This configuration does fail if you go to http://localhost:3000/apnewshub.rss?section=denmark then quickly thereafter http://localhost:3000/apnewshub.rss?section=ukraine. However, this works properly when using curl and the ruby comparison you provided, but it does load wrongly under chromium, see attached pictures below.

09 Thu 22:43:24
09 Thu 22:43:11

Okay i found some even more oddity with whatever is going on, i stopped and deleted the container, edited some settings in feeds.yml, restarted a brand new container with new and changed settings. Then going to http://localhost:3000/apnewshub.rss?section=norway under chromium, a section i have never loaded before, and somehow got returned what the previous http://localhost:3000/apnewshub.rss?section=ukraine should have looked like.

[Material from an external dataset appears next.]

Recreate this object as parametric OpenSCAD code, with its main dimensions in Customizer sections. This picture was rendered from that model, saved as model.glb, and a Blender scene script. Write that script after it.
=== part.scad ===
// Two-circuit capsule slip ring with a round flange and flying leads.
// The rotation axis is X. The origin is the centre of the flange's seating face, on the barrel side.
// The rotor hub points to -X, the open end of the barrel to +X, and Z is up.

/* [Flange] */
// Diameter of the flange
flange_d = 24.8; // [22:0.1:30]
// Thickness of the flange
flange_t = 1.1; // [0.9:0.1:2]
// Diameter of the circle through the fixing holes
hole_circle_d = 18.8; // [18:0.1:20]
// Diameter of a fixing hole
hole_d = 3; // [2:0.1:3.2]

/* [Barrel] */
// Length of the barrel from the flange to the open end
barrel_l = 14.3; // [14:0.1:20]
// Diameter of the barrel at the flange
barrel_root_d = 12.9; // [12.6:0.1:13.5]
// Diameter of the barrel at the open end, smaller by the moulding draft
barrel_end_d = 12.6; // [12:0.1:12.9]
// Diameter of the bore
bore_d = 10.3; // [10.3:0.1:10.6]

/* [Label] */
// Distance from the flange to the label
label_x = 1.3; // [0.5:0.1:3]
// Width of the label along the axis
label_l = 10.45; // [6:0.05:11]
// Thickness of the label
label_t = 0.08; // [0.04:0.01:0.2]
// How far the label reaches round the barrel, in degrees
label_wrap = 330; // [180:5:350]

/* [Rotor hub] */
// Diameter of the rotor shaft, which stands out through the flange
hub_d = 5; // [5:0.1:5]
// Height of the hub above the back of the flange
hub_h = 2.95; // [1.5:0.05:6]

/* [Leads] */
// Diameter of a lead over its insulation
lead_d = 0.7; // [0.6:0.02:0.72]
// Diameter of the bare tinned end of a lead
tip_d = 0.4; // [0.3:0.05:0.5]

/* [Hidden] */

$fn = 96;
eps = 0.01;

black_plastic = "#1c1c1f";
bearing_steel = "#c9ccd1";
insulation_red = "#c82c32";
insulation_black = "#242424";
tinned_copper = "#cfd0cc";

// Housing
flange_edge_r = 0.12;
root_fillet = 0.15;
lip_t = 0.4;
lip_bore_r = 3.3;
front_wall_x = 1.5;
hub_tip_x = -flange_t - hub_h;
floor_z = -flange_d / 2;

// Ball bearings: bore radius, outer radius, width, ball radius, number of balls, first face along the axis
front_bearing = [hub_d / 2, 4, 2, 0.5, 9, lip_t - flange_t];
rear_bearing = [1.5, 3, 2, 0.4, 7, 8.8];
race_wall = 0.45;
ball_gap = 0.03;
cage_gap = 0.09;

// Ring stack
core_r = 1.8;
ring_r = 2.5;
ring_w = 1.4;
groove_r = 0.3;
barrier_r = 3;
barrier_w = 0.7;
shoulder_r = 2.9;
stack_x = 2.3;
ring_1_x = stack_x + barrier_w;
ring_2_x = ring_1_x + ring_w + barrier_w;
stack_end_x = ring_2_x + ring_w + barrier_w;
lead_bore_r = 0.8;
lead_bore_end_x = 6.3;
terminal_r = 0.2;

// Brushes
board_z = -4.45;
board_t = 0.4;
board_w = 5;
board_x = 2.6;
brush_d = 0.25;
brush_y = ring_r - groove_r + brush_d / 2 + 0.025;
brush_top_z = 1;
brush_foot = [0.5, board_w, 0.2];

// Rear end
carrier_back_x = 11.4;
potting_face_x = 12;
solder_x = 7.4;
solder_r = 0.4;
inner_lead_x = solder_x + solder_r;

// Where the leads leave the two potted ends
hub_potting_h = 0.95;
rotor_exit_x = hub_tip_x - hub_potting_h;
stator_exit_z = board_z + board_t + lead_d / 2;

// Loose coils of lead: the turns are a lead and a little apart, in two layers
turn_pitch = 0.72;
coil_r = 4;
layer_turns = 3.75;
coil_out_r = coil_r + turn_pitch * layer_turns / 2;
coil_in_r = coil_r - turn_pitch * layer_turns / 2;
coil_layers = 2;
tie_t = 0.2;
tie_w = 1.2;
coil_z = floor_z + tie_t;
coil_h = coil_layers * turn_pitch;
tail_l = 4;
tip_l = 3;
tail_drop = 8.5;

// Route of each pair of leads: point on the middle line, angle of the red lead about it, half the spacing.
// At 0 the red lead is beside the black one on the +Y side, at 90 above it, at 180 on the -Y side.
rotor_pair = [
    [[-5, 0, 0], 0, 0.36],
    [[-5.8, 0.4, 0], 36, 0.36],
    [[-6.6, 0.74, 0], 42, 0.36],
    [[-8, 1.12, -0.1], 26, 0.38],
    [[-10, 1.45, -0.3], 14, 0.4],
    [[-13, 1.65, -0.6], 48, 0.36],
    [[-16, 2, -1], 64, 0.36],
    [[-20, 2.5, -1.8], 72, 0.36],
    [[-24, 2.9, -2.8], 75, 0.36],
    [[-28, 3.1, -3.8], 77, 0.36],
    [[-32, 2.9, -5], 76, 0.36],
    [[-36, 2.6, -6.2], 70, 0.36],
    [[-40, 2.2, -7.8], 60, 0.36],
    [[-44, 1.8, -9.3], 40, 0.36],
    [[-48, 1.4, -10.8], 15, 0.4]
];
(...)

And again testing against curl gives me the correct and new ukraine, and the correct and new norway section. But with chromium it is somehow pulling the last generation of the config file's ukraine response on the newly never before fetched norway section.

I have a strong feeling this is some really absurd caching issue with chromium rather than an issue with html2rss-web, but i have no clue how this is even possible.

Forced refreshes (SHIFT+F5) does not seem to help either. It may sometimes give me the correct result where a previous one was wrong. But i have also had the behavior where section=denmark went from Hub Denmark to Hub Norway when i ran a SHIFT+F5 force refresh.

Wow, thank you for the detailed response. Love it! That's something to work with :-)
Sadly, I can't free up the required time currently to properly address this issue.

If anyone wants to take over, feel free and maybe give me a little ping. Otherwise, I'll gladly take on this issue as soon as I find the time.

Hello @imsofi ,
Can you check if the error appears after applying the patch I propose in #589 ?
Maybe #587 is a duplicated and/or particular case of this issue.

regards,

With #587 being closed and a bugfix merged, I have the feeling this issue likely is also fixed by that. Can you please give it a try with the updated docker image, @imsofi, and report back? Thank you! :)

I no longer use html2rss, so I am afraid I will be unable to test this. But if it does work for others, I would say this issue could be closed. Thank you for your work @mabeett and @gildesmarais! 😄